Aim
Copy the data exactly from the line that contains "What build123d script" through the line that contains "recess_top_rounding = 0.12", keeping both end lines and leaving out everything else.
──────── Material for this exercise
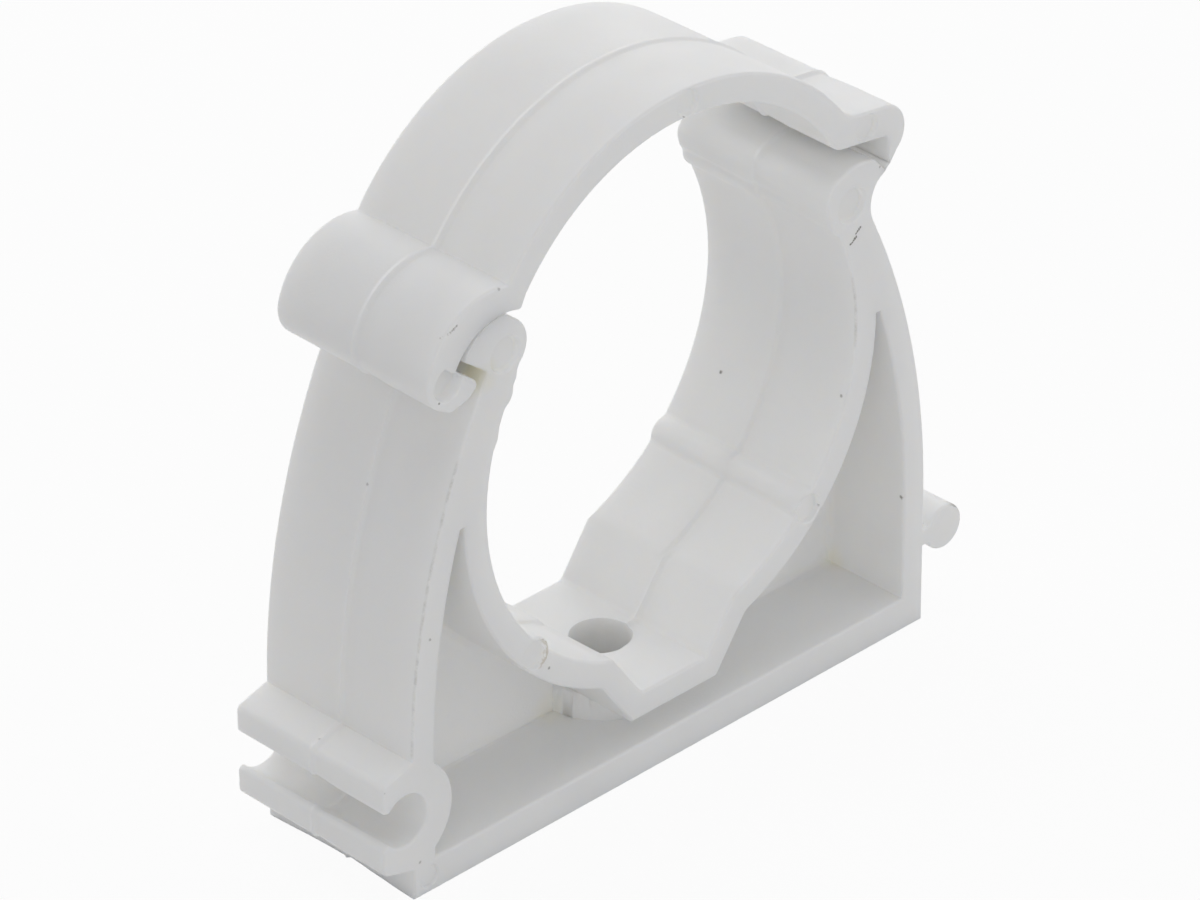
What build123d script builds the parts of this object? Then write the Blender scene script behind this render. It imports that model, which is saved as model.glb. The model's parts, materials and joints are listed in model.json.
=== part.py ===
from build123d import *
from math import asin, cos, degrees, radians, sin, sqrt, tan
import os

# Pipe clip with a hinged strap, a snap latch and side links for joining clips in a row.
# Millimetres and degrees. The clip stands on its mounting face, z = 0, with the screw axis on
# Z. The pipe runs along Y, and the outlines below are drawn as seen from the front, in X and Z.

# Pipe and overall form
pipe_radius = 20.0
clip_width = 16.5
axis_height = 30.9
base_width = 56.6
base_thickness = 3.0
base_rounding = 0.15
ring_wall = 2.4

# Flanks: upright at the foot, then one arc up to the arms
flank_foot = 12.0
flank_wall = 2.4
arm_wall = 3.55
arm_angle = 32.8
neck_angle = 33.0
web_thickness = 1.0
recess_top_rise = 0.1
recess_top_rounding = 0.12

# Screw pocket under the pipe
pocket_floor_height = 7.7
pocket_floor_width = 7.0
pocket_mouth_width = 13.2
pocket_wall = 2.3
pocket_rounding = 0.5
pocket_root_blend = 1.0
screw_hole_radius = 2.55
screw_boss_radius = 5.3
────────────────
──────── Material for this exercise
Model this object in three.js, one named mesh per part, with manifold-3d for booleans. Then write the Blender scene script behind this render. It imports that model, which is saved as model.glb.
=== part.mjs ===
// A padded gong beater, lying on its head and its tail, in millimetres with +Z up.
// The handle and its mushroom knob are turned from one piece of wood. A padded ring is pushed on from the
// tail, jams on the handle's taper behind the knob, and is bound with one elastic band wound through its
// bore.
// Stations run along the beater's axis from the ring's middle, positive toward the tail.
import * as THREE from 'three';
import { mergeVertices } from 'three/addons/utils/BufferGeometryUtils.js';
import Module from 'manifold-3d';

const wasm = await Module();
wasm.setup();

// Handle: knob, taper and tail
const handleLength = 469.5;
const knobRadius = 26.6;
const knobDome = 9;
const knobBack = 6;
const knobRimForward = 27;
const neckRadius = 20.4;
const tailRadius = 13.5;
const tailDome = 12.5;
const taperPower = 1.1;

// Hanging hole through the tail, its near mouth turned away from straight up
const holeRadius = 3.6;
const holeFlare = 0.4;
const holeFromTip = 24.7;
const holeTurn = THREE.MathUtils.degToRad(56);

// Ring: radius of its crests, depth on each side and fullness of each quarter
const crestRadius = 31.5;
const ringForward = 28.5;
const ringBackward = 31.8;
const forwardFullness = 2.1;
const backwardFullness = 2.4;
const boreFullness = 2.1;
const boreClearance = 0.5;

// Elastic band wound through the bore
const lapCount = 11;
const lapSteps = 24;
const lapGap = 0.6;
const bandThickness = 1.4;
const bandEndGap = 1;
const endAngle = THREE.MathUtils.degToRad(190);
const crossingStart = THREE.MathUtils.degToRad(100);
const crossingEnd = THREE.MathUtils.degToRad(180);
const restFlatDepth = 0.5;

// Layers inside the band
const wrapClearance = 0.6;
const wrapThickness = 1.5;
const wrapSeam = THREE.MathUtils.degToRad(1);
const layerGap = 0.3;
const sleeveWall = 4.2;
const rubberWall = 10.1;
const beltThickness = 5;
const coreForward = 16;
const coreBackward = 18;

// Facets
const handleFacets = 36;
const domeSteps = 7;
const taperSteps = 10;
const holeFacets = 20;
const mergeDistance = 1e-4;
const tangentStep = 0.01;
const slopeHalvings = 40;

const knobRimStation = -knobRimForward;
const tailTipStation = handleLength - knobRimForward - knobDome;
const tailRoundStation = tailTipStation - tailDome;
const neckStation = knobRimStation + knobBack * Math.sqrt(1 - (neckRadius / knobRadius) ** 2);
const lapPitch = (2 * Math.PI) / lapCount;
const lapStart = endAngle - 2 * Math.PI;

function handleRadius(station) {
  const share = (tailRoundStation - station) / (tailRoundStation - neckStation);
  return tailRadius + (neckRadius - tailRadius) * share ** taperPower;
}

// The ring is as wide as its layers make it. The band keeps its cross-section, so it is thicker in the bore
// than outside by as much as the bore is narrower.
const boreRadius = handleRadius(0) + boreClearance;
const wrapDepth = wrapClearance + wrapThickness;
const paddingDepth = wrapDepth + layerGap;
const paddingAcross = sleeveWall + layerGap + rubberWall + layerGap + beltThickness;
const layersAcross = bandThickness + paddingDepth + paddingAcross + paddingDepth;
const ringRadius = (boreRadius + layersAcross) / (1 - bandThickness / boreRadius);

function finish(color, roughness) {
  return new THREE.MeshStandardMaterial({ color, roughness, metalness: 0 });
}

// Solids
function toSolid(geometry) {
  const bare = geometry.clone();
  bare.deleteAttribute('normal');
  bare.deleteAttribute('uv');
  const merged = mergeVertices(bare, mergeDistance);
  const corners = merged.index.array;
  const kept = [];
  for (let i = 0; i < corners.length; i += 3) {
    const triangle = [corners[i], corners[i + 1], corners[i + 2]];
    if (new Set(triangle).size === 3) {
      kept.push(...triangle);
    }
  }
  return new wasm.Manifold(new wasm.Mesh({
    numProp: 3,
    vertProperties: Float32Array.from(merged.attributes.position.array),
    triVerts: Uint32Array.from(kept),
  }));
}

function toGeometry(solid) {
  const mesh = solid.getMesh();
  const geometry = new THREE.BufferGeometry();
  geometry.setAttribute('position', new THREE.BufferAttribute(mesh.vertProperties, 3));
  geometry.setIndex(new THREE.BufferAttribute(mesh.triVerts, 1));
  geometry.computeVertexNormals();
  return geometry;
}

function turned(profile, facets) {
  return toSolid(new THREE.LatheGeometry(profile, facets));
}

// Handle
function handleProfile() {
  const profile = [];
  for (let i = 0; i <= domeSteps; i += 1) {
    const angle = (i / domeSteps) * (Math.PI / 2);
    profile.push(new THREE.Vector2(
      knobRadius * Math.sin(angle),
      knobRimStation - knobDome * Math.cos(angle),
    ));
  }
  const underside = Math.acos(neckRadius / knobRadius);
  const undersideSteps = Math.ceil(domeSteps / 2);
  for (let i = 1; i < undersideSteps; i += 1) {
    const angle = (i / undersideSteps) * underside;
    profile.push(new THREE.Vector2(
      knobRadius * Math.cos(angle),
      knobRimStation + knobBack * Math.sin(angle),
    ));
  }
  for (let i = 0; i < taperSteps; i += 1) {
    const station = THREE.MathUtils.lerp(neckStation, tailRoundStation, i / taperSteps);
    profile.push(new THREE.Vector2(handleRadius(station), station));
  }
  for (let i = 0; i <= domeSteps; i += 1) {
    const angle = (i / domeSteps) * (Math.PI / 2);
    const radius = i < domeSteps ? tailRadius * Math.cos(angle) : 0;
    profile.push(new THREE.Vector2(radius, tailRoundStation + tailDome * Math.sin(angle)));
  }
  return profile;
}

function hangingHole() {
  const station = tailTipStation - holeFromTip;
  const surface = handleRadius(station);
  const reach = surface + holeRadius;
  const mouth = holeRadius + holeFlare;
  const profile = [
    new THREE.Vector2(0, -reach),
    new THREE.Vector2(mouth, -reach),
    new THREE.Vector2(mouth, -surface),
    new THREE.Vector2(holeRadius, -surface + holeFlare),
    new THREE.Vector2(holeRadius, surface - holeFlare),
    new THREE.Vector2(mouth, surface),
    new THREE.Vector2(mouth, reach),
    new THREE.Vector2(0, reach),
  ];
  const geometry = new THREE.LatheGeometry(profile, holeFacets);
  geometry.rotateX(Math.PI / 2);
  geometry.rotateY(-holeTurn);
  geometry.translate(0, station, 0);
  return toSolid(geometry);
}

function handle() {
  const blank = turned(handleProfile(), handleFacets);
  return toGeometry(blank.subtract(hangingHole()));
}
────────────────
Task solution
What build123d script builds the parts of this object? Then write the Blender scene script behind this render. It imports that model, which is saved as model.glb. The model's parts, materials and joints are listed in model.json.
=== part.py ===
from build123d import *
from math import asin, cos, degrees, radians, sin, sqrt, tan
import os

# Pipe clip with a hinged strap, a snap latch and side links for joining clips in a row.
# Millimetres and degrees. The clip stands on its mounting face, z = 0, with the screw axis on
# Z. The pipe runs along Y, and the outlines below are drawn as seen from the front, in X and Z.

# Pipe and overall form
pipe_radius = 20.0
clip_width = 16.5
axis_height = 30.9
base_width = 56.6
base_thickness = 3.0
base_rounding = 0.15
ring_wall = 2.4

# Flanks: upright at the foot, then one arc up to the arms
flank_foot = 12.0
flank_wall = 2.4
arm_wall = 3.55
arm_angle = 32.8
neck_angle = 33.0
web_thickness = 1.0
recess_top_rise = 0.1
recess_top_rounding = 0.12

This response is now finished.